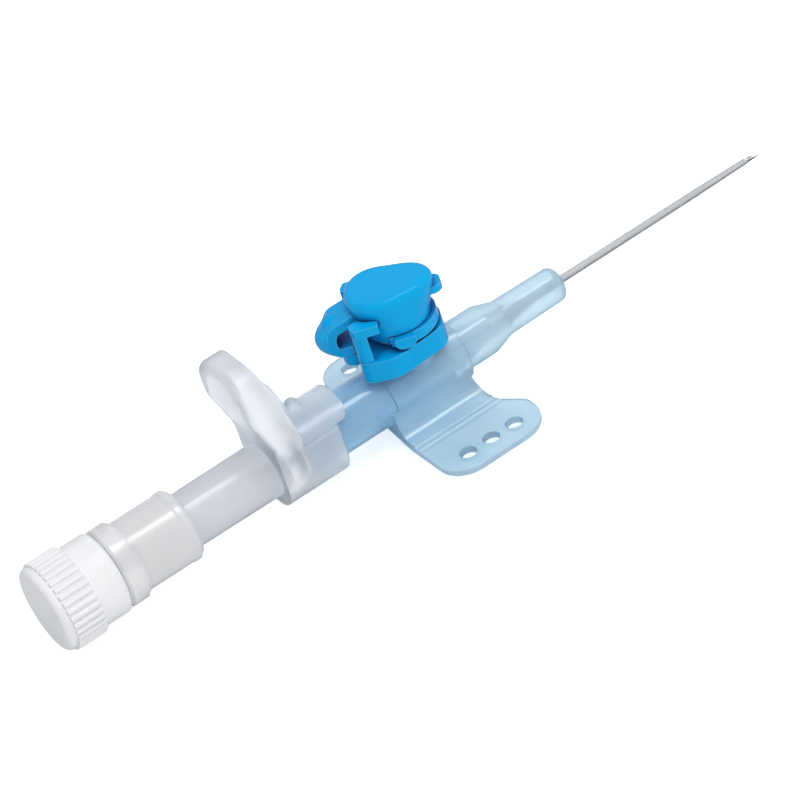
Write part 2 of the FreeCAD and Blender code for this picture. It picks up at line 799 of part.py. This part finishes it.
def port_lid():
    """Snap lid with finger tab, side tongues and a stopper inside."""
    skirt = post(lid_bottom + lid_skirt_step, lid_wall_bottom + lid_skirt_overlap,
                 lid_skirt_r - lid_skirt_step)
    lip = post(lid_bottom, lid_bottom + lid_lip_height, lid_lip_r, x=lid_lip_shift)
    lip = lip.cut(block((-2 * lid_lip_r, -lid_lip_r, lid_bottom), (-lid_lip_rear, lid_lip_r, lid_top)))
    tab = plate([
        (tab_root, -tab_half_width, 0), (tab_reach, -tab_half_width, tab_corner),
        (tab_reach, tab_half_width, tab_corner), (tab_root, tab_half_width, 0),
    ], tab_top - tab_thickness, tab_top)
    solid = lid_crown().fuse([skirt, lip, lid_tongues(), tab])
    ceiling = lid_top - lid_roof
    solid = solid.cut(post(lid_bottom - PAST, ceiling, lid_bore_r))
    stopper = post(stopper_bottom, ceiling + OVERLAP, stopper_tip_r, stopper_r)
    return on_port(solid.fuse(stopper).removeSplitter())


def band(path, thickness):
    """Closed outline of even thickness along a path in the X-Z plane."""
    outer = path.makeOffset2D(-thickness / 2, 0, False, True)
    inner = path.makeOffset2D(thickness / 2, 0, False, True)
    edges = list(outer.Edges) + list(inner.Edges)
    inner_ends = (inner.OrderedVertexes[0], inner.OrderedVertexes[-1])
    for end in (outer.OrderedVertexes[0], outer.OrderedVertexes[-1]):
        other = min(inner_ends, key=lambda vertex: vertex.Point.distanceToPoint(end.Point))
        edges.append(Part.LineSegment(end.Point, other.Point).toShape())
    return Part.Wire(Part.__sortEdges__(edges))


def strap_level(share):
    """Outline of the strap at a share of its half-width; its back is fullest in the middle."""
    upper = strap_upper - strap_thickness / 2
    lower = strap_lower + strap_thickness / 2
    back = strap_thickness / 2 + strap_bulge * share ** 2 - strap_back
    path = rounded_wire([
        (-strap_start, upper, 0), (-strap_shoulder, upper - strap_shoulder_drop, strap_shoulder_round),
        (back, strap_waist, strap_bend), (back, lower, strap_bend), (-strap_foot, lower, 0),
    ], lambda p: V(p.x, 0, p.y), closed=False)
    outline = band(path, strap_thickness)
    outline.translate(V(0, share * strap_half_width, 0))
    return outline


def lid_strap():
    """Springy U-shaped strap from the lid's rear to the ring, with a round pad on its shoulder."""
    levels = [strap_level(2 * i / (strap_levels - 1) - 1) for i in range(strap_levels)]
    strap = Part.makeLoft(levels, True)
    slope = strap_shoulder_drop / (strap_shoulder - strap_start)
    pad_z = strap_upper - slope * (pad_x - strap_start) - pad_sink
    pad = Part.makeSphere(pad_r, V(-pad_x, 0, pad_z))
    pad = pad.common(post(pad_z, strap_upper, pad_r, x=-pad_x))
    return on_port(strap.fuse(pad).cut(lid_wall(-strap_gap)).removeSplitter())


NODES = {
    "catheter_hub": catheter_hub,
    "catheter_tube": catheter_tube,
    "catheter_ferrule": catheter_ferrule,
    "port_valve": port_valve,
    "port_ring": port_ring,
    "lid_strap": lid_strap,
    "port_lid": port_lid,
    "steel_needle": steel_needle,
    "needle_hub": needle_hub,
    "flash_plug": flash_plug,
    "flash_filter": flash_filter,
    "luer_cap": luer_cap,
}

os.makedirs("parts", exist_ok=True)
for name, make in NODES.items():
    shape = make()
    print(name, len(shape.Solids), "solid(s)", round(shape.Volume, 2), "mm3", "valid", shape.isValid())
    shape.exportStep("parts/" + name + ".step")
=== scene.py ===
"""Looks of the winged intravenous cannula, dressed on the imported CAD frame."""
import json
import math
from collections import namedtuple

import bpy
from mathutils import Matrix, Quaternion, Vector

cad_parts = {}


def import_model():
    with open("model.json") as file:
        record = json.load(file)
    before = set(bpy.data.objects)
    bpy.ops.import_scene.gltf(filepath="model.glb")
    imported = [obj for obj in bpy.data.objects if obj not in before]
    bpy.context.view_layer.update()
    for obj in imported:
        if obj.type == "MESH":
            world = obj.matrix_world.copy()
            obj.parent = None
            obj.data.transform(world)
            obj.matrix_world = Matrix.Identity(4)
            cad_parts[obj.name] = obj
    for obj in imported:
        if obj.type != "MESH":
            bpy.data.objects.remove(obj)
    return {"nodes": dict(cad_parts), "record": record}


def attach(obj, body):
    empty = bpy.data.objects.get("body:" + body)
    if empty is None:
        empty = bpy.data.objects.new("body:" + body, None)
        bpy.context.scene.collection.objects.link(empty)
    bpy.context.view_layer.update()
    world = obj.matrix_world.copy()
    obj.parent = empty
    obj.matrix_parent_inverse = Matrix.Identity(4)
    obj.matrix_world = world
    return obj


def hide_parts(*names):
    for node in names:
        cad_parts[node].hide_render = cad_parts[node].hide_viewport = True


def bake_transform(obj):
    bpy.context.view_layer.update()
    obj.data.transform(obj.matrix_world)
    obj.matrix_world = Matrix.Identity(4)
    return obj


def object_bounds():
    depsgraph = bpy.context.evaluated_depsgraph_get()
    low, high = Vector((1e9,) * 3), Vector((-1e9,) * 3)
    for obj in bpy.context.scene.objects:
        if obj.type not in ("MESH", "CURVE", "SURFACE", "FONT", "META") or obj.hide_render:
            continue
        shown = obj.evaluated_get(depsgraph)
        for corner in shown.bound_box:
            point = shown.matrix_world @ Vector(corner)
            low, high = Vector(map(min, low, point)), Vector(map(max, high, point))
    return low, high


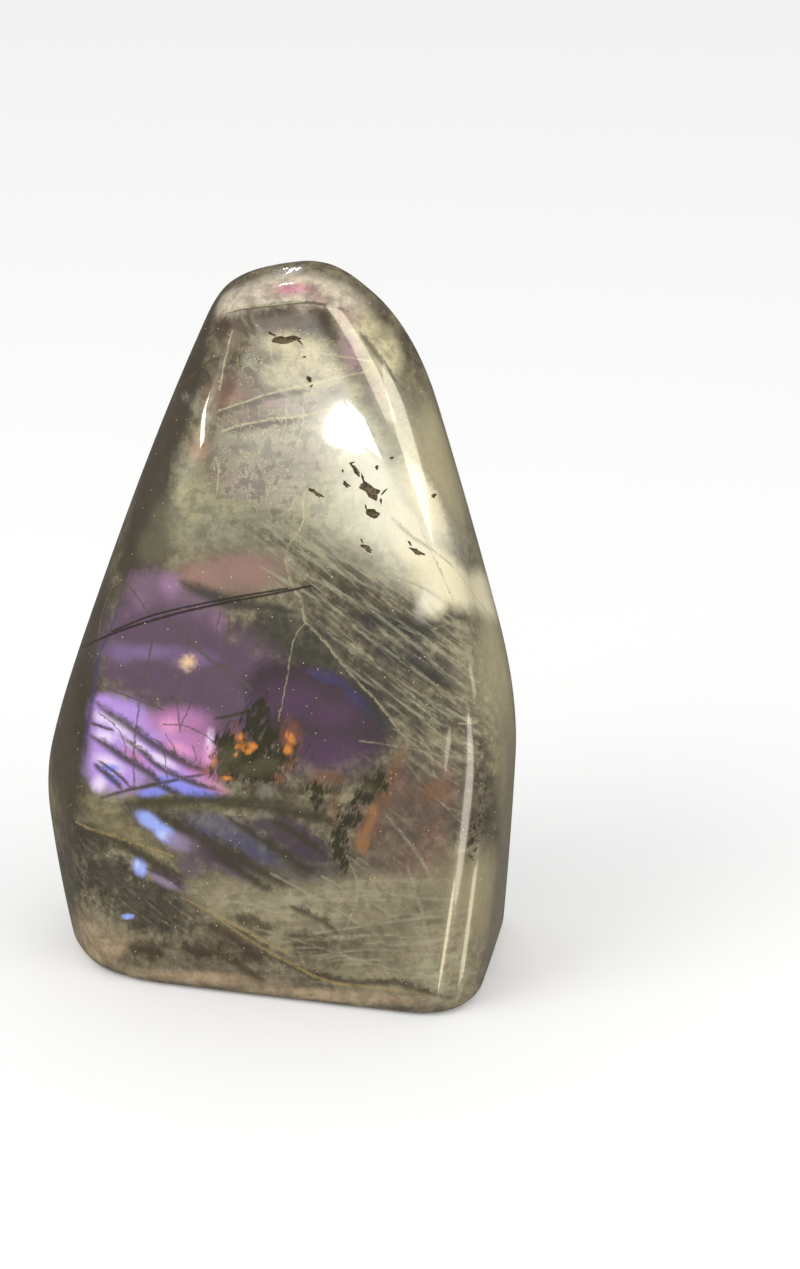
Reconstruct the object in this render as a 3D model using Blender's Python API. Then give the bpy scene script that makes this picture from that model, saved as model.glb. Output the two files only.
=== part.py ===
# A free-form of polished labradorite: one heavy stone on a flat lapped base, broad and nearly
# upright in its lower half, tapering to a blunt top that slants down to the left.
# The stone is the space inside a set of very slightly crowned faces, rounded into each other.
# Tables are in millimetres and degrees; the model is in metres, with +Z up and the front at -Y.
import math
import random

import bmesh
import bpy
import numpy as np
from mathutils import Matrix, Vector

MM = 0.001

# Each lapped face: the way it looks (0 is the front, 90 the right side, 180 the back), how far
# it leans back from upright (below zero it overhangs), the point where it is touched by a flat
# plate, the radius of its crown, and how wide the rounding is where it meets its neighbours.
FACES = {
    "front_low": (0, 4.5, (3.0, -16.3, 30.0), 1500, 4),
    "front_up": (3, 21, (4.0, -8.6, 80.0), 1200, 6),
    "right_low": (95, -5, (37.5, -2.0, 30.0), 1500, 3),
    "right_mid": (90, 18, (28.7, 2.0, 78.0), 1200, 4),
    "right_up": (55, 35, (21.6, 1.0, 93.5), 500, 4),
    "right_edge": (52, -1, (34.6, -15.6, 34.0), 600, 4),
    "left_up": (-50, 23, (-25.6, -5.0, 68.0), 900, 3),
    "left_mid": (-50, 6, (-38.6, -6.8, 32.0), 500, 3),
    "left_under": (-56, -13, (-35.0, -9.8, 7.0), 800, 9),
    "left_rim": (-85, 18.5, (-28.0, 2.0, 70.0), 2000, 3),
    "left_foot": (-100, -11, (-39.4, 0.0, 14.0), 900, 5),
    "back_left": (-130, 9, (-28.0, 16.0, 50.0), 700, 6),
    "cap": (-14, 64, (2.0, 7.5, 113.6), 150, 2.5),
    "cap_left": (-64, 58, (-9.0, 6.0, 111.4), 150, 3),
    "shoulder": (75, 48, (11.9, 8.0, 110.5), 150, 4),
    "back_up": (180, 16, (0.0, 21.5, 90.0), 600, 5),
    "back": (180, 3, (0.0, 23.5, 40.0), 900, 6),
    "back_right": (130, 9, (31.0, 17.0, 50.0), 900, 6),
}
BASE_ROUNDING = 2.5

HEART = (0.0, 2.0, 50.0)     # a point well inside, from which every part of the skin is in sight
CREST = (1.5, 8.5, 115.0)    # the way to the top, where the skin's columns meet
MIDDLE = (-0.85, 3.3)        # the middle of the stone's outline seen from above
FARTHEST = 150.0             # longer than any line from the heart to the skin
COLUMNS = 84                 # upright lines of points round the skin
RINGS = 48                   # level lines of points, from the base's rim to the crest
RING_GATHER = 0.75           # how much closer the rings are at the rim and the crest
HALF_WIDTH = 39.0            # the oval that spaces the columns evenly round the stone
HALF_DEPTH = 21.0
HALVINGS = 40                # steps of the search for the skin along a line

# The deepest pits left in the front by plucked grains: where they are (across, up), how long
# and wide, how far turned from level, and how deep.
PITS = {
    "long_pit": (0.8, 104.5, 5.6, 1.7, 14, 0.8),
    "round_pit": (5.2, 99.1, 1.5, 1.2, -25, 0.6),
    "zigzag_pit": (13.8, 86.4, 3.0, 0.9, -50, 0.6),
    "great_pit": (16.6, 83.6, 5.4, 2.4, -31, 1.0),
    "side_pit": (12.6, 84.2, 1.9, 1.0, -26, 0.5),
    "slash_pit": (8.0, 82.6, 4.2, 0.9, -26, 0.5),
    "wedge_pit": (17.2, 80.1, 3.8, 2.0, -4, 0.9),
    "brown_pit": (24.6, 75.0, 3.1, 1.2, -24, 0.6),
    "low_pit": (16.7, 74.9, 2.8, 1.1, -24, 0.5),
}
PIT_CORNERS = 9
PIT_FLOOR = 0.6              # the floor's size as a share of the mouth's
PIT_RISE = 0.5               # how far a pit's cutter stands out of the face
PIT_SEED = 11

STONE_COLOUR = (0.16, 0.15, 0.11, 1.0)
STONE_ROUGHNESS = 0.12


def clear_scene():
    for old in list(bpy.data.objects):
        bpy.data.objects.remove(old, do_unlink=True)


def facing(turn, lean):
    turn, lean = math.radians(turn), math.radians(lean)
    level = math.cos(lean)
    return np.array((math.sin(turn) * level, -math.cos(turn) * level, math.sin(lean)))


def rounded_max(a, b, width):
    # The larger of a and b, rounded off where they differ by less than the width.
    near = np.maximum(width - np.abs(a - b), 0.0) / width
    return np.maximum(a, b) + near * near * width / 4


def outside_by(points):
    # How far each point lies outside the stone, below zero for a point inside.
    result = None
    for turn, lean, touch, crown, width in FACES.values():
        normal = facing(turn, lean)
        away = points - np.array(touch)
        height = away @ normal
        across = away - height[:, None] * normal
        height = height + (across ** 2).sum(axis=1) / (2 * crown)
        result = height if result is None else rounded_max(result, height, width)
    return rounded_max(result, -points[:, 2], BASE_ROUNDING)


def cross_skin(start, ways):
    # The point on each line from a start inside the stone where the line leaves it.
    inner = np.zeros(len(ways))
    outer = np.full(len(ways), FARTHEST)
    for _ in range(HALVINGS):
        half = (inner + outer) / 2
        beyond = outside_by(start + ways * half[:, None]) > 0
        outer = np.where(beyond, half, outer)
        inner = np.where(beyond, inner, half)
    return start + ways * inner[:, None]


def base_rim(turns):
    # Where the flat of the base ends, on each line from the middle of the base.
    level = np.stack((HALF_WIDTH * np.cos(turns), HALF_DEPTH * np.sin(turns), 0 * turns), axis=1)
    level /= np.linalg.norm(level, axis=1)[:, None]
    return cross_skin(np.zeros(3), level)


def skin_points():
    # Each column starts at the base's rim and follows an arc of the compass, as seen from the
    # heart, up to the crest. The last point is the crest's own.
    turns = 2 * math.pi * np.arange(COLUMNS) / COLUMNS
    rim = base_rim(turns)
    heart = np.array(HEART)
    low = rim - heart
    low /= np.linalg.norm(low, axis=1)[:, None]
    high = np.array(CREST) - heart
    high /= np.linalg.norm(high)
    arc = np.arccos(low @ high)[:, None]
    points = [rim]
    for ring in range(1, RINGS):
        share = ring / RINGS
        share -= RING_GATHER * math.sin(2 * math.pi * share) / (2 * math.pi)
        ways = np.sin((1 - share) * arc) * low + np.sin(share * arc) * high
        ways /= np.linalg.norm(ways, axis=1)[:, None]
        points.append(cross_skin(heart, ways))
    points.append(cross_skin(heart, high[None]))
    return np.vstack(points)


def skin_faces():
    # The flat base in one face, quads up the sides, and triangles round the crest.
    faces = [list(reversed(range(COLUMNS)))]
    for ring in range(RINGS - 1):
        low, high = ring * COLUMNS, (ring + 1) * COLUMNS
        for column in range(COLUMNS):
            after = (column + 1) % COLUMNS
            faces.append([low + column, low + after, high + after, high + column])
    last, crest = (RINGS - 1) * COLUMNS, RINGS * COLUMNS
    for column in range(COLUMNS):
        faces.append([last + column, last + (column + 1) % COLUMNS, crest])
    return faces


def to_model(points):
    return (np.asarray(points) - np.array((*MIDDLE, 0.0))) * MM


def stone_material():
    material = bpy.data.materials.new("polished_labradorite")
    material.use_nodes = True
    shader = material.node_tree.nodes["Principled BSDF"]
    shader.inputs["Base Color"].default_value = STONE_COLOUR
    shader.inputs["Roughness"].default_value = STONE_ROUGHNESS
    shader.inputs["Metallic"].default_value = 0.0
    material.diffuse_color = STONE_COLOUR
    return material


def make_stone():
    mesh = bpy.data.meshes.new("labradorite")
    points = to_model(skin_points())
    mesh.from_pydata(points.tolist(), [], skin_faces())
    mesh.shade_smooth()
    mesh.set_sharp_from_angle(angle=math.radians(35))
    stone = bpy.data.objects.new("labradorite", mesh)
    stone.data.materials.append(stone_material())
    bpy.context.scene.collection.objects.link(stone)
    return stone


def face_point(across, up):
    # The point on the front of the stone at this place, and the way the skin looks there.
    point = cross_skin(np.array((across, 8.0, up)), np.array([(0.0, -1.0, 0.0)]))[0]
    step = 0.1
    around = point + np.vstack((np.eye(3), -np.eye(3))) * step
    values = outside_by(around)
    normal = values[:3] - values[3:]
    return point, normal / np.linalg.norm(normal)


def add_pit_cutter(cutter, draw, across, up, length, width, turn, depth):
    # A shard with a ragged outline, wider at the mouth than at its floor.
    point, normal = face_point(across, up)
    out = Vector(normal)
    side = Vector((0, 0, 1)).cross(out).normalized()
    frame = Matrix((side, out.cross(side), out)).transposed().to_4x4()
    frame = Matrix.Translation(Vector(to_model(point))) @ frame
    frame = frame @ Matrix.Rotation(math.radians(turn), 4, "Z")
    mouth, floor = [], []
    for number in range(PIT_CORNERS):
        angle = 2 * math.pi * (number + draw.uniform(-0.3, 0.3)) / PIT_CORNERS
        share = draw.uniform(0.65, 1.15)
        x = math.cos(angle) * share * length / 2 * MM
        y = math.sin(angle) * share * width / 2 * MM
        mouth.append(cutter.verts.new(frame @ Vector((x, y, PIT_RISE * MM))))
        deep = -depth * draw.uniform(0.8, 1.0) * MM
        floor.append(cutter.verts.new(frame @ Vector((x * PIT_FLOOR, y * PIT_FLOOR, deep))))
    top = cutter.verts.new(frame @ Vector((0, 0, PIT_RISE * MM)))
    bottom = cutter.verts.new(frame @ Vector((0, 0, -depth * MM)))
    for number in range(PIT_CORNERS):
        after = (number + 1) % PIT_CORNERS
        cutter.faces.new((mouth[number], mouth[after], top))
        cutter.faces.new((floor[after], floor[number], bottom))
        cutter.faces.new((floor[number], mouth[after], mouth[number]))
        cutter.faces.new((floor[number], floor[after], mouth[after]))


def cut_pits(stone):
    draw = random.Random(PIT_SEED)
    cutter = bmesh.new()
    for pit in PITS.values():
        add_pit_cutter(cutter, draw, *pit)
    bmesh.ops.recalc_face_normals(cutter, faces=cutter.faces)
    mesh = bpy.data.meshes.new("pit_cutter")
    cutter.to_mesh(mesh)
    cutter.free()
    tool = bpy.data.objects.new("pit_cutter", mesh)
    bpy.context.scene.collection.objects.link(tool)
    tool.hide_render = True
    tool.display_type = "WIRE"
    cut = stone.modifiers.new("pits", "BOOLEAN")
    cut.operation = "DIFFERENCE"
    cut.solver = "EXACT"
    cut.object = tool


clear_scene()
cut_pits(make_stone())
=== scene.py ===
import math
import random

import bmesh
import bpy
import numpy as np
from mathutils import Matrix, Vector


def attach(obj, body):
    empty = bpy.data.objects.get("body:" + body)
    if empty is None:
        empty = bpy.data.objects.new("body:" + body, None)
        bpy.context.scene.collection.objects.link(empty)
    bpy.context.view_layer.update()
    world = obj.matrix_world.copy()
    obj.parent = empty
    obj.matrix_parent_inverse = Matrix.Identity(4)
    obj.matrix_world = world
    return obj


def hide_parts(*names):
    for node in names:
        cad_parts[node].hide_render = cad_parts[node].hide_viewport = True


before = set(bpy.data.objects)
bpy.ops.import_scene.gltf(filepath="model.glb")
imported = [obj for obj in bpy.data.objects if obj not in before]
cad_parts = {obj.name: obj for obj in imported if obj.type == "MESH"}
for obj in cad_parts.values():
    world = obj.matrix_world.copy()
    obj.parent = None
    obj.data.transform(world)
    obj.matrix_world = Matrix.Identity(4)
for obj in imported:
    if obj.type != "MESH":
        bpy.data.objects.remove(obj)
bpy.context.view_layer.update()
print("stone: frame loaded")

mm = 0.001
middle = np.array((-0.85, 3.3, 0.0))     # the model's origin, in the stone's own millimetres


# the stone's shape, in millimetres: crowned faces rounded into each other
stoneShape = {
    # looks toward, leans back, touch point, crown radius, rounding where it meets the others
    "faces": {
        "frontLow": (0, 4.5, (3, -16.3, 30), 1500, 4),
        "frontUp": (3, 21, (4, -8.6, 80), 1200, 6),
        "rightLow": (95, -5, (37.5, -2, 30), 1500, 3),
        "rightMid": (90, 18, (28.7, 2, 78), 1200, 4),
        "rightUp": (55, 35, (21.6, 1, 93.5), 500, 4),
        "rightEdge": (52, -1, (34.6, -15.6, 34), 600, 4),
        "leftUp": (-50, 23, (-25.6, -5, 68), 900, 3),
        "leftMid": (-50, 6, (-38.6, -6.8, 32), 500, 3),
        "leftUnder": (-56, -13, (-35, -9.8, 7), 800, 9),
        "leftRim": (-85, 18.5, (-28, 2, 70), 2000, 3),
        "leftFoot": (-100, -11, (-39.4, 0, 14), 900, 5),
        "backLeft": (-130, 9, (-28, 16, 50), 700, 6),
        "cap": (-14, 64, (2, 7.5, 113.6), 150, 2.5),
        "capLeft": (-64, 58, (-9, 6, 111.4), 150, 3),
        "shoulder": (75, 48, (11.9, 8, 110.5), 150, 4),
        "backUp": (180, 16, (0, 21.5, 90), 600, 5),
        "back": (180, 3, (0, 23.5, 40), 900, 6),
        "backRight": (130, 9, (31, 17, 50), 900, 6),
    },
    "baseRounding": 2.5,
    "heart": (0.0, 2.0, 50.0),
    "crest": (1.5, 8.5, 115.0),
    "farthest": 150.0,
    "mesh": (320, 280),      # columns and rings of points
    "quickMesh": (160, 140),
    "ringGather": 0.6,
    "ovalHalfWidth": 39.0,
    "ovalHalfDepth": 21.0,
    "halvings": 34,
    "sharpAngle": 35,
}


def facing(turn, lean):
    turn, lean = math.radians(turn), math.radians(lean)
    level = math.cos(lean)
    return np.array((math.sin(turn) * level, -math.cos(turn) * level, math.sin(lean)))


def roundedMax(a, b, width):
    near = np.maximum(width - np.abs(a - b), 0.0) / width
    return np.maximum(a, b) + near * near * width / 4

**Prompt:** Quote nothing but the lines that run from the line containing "pad_z = strap_upper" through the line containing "cad_parts[obj.name] = obj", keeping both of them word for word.

**Response to the task:**
    pad_z = strap_upper - slope * (pad_x - strap_start) - pad_sink
    pad = Part.makeSphere(pad_r, V(-pad_x, 0, pad_z))
    pad = pad.common(post(pad_z, strap_upper, pad_r, x=-pad_x))
    return on_port(strap.fuse(pad).cut(lid_wall(-strap_gap)).removeSplitter())


NODES = {
    "catheter_hub": catheter_hub,
    "catheter_tube": catheter_tube,
    "catheter_ferrule": catheter_ferrule,
    "port_valve": port_valve,
    "port_ring": port_ring,
    "lid_strap": lid_strap,
    "port_lid": port_lid,
    "steel_needle": steel_needle,
    "needle_hub": needle_hub,
    "flash_plug": flash_plug,
    "flash_filter": flash_filter,
    "luer_cap": luer_cap,
}

os.makedirs("parts", exist_ok=True)
for name, make in NODES.items():
    shape = make()
    print(name, len(shape.Solids), "solid(s)", round(shape.Volume, 2), "mm3", "valid", shape.isValid())
    shape.exportStep("parts/" + name + ".step")
=== scene.py ===
"""Looks of the winged intravenous cannula, dressed on the imported CAD frame."""
import json
import math
from collections import namedtuple

import bpy
from mathutils import Matrix, Quaternion, Vector

cad_parts = {}


def import_model():
    with open("model.json") as file:
        record = json.load(file)
    before = set(bpy.data.objects)
    bpy.ops.import_scene.gltf(filepath="model.glb")
    imported = [obj for obj in bpy.data.objects if obj not in before]
    bpy.context.view_layer.update()
    for obj in imported:
        if obj.type == "MESH":
            world = obj.matrix_world.copy()
            obj.parent = None
            obj.data.transform(world)
            obj.matrix_world = Matrix.Identity(4)
            cad_parts[obj.name] = obj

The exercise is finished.